The report says the state’s guidance was consistent with guidance from the the Centers for Medicare and Medicaid Services at the time and also with CDC Published Transmission-Based Precaution guidance.
“It is worth noting,” says the report, “that to the extent New York hospitals had capacity concerns due to the pandemic, the March 25 guidance would have been helpful to communities where those facilities were experiencing longer COVID-19 patient stays due to delays in receiving testing results, and were at or exceeding acute care capacity while they simultaneously were anticipating more new patients in need of acute care.”

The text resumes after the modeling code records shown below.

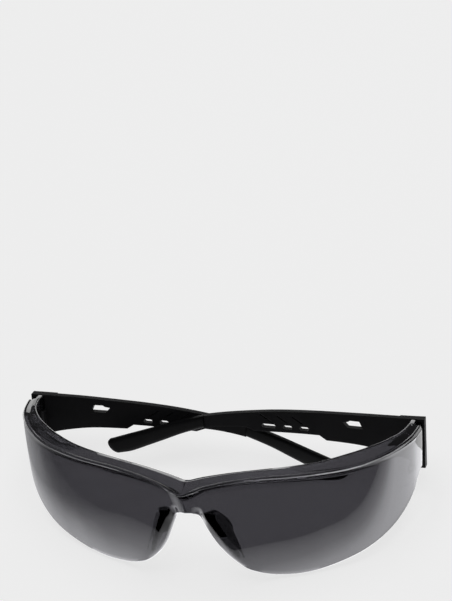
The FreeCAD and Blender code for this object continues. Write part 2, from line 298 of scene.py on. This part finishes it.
# ---------------------------------------------------------------- lens shield
LENS_T = 2.2               # thickness of the lens wall
BROW_WALL = 2.3            # thickness of the brow ledge
LENS_END_Y = -3.75         # the wall stops here so the temple root can swing past
SIDE_TUCK = 0.25           # share of the inward lean kept on the side wings
WALL_STEPS = 24            # points down each side of the wall
FINE_STEP = 0.45           # spacing of the sections near the nose
FINE_COUNT = 36
COARSE_STEP = 1.3          # and beyond it
BRIDGE_LEAN = 0.27         # extra inward slope of the face at the bridge
BRIDGE_REACH = 6.4         # distance along the brow where half of it is left
BRIDGE_FADE = 0.8

# brow line of one half: front lip (x, y, z), ledge depth, height of the ledge's rear edge,
# and how far the lens face sits behind the lip (negative where it stands outside the lip)
BROW = [
    (0.0, -51.4, -10.7, 8.2, -8.9, 0.5),
    (3.5, -50.75, -9.8, 7.9, -8.6, 0.6),
    (8.0, -49.6, -8.2, 7.4, -7.6, 1.0),
    (17.0, -47.0, -6.6, 6.6, -6.2, 1.0),
    (27.0, -44.1, -5.7, 6.1, -5.3, 1.0),
    (37.0, -41.1, -5.4, 5.9, -4.5, 1.0),
    (46.0, -37.5, -5.1, 5.6, -3.6, 0.9),
    (54.0, -33.1, -4.7, 5.5, -2.4, 0.8),
    (61.1, -27.2, -3.9, 5.5, -1.7, 0.4),
    (66.8, -20.3, -2.9, 5.2, -1.2, 0.1),
    (70.6, -12.8, -2.0, 4.8, -0.9, -0.2),
    (72.0, -5.6, -1.4, 4.3, -0.7, -0.3),
    (72.1, -1.0, -1.2, 4.2, -0.6, -0.3),
]

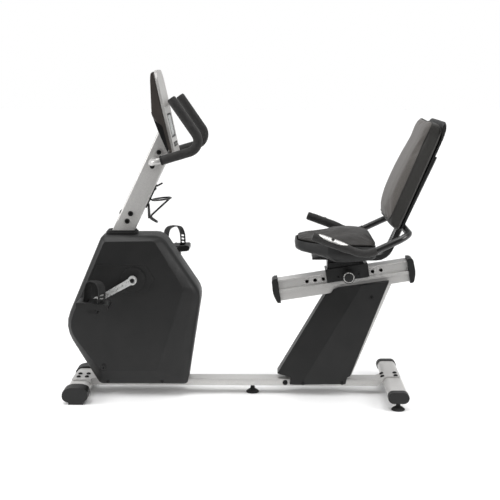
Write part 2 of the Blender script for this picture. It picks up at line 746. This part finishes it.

The report goes on, “DOH has said that nothing in the guidance stated that a facility should accept patients who could not be safely cared for. As to whether the March 25 guidance affected risks to residents, DOH presented data reflecting the spike in health care worker infection and the later spike in deaths as circumstantial support for the position that the guidance did not contribute much to resident risks or deaths.”
DOH has said the median hospital stay was nine days after which a patient is likely not contagious.
The report goes on, “Data linking the number of nursing home deaths to the admissions policy contained in the March 25 guidance is obscured by that same guidance, which also prohibited nursing homes from requiring COVID-19 testing as a criterion for admission.”
In his statement, Zucker says, “The OAG report also found no evidence that DOH’s March 25 advisory memo resulted in additional fatalities in nursing homes. In fact, a DOH report, which the OAG cites in its own review, found that 98 percent of nursing homes already had COVID in their facilities prior to a patient being admitted there from a hospital.”